Have you ever spent hours trying to track down a bug only to find that it was something simple? Or worse: something you didn’t know that you didn’t know. When programming in LabVIEW, a language that simultaneously meets the needs of veteran programmers and neophytes alike, basics can sometime be lost in abstraction; for all the things LabVIEW hides from you it can also create bugs that are seemingly inexplicable and incredibly hard to track down. One of those bugs is when LabVIEW decides to clean up references; which in practice is less a bug and more of a feature.

LabVIEW has two general rules when it comes to references:

  • When a reference is created, it is associated with the VI hierarchy of the VI where the ‘create function’ is located
  • LabVIEW will release/close any references associated with a VI-Hierarchy that is idle.
A VI hierarchy can be thought of as an inverse tree at runtime that describes an initial VI (i.e. ‘main.vi’) and all of the VIs that are statically called from within.
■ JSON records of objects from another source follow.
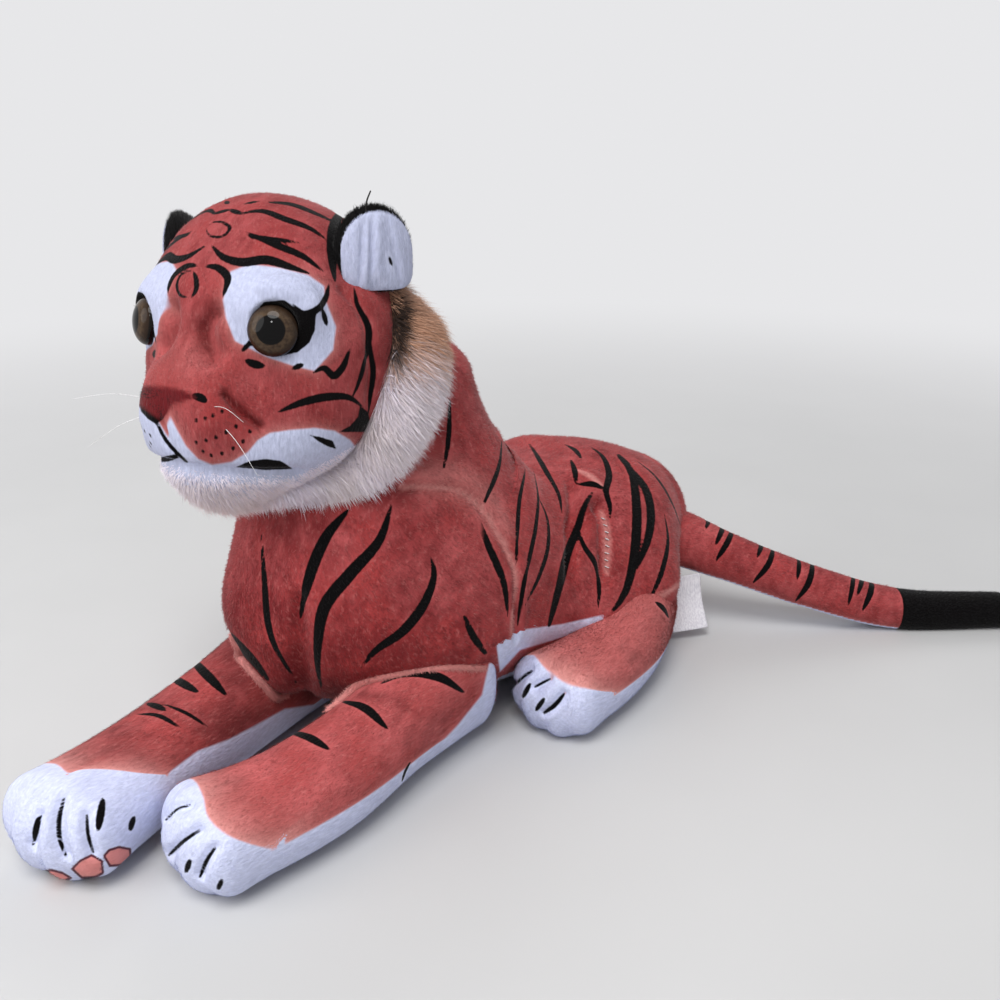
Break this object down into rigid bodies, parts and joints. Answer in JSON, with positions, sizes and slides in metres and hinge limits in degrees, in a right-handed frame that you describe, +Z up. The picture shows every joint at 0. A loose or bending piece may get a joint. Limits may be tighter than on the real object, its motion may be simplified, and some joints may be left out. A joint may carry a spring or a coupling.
{
  "type": "stuffed toy animal",
  "caption": "Stuffed plush tiger toy lying on its belly with raised turning head, folding ears, splaying legs and a long tail laid to one side.",
  "frame": {"origin": "middle of the belly, on the surface that the toy lies on", "axes": "+Z up, nose towards -Y, the toy's left side towards +X"},
  "size_m": [0.2267, 0.3793, 0.1942],
  "materials": {
    "orange_plush": "short pile",
    "pale_plush": "short pile",
    "black_plush": "short pile",
    "long_pile": "long pile",
    "fibre_fill": "loose fibre",
    "eye_plastic": "polished",
    "washer_plastic": "moulded",
    "filament": "clear filament",
    "satin": "woven satin"
  },
  "bodies": {
    "torso": {"torso_skin": "orange_plush", "belly_panel": "pale_plush", "torso_filling": "fibre_fill"},
    "neck": {"neck_filling": "fibre_fill"},
    "head": {"head_skin": "orange_plush", "chin_panel": "pale_plush", "head_filling": "fibre_fill", "ruff_collar": "long_pile", "eye_left": "eye_plastic", "eye_right": "eye_plastic", "eye_washer_left": "washer_plastic", "eye_washer_right": "washer_plastic", "whisker_left_upper": "filament", "whisker_left_lower": "filament", "whisker_right_upper": "filament", "whisker_right_lower": "filament"},
    "ear_left": {"ear_left_back": "black_plush", "ear_left_lining": "pale_plush"},
    "ear_right": {"ear_right_back": "black_plush", "ear_right_lining": "pale_plush"},
    "foreleg_left": {"foreleg_left_skin": "orange_plush", "foreleg_left_lining": "pale_plush", "foreleg_left_filling": "fibre_fill"},
    "foreleg_right": {"foreleg_right_skin": "orange_plush", "foreleg_right_lining": "pale_plush", "foreleg_right_filling": "fibre_fill"},
    "hindleg_left": {"hindleg_left_skin": "orange_plush", "hindleg_left_lining": "pale_plush", "hindleg_left_filling": "fibre_fill"},
    "hindleg_right": {"hindleg_right_skin": "orange_plush", "hindleg_right_lining": "pale_plush", "hindleg_right_filling": "fibre_fill"},
    "tail": {"tail_sleeve": "orange_plush", "tail_underside": "pale_plush", "tail_filling": "fibre_fill"},
    "tail_tip": {"tail_tip_skin": "black_plush", "tail_tip_filling": "fibre_fill"},
    "care_label": {"care_label": "satin"}
  },
  "joints": [
    {"name": "head_turn", "type": "hinge", "parent": "torso", "child": "neck", "pos_m": [-0.00598, -0.077, 0.12], "axis": [0, -0.4226, 0.9063], "range_deg": [-12, 12], "stiffness_Nm_per_rad": 1.2},
    {"name": "head_nod", "type": "hinge", "parent": "neck", "child": "head", "pos_m": [-0.00598, -0.077, 0.12], "axis": [0.9781, 0.2079, 0], "range_deg": [-8, 8], "stiffness_Nm_per_rad": 1.6},
    {"name": "ear_left_fold", "type": "hinge", "parent": "head", "child": "ear_left", "pos_m": [0.02067, -0.09573, 0.17465], "axis": [0.4691, 0.883, -0.0177], "range_deg": [-15, 15], "stiffness_Nm_per_rad": 0.03},
    {"name": "ear_right_fold", "type": "hinge", "parent": "head", "child": "ear_right", "pos_m": [-0.04537, -0.10989, 0.1723], "axis": [0.7872, -0.6136, 0.0625], "range_deg": [-15, 15], "stiffness_Nm_per_rad": 0.03},
    {"name": "foreleg_left_splay", "type": "hinge", "parent": "torso", "child": "foreleg_left", "pos_m": [0.0276, -0.0686, 0.01], "axis": [0, 0, 1], "range_deg": [0, 14], "stiffness_Nm_per_rad": 0.1},
    {"name": "foreleg_right_splay", "type": "hinge", "parent": "torso", "child": "foreleg_right", "pos_m": [-0.0276, -0.0686, 0.01], "axis": [0, 0, 1], "range_deg": [-14, 0], "stiffness_Nm_per_rad": 0.1},
    {"name": "hindleg_left_splay", "type": "hinge", "parent": "torso", "child": "hindleg_left", "pos_m": [0.0414, 0.0348, 0.01], "axis": [0, 0, 1], "range_deg": [0, 14], "stiffness_Nm_per_rad": 0.1},
    {"name": "hindleg_right_splay", "type": "hinge", "parent": "torso", "child": "hindleg_right", "pos_m": [-0.0414, 0.0348, 0.01], "axis": [0, 0, 1], "range_deg": [-14, 0], "stiffness_Nm_per_rad": 0.1},
    {"name": "tail_sway", "type": "hinge", "parent": "torso", "child": "tail", "pos_m": [0.02541, 0.06672, 0.02], "axis": [0, 0, 1], "range_deg": [-4, 30], "stiffness_Nm_per_rad": 0.1},
    {"name": "tail_tip_lift", "type": "hinge", "parent": "tail", "child": "tail_tip", "pos_m": [0.11385, 0.12975, 0.01784], "axis": [0.6887, -0.725, 0], "range_deg": [0, 25], "stiffness_Nm_per_rad": 0.03},
    {"name": "label_lift", "type": "hinge", "parent": "torso", "child": "care_label", "pos_m": [0.04508, 0.0609, 0.02688], "axis": [-0.4695, -0.8829, 0], "range_deg": [0, 45], "stiffness_Nm_per_rad": 0.001}
  ]
}
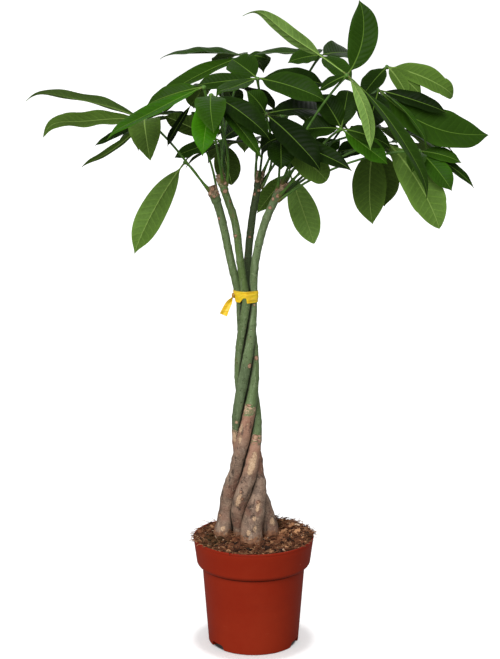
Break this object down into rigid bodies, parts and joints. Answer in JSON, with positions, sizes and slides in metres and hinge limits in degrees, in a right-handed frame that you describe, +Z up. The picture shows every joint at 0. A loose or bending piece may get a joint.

Calling a VI dynamically will create a ‘new’ VI hierarchy.

This cleaning of references is a kind of ‘garbage collector’ where LabVIEW looks for items that it thinks are no longer being used. This generally affects items that are passed-by-reference rather than passed-by-value. In most cases, normal (non-advanced) LabVIEW programming won’t violate either of these rules; but once you have to create a separate VI hierarchy or launch VIs dynamically where references are created, the life cycle of associated VI Hierarchies become important to achieving certain functionality.

We’ve included three examples providing situations where references can be lost (from simple to advanced), short summaries are provided below, to see these examples in action, download the soure code (LabVIEW 2015) available here: lv-reference-protect.zip

Example 01: This example shows a simple mistake that can cause you to lose a reference. When a for loop runs zero times, simple tunnels will output the default value of the data type rather than the data that’s wired in; using a shift register will preserve the data if the for loop runs zero times.

Example 01 - Loop Snippet

Example 02: This example provides a handful of situations where references can be come invalid when launching a VI dynamically.
example_02-asynchronous_snippet.png

Example 03: This example shows a solution for preserving a reference created in another VI hierarchy using the run VI method and how to keep it alive while in use. This method mirrors the functionality of the proxy caller when using the asynchronous call functions.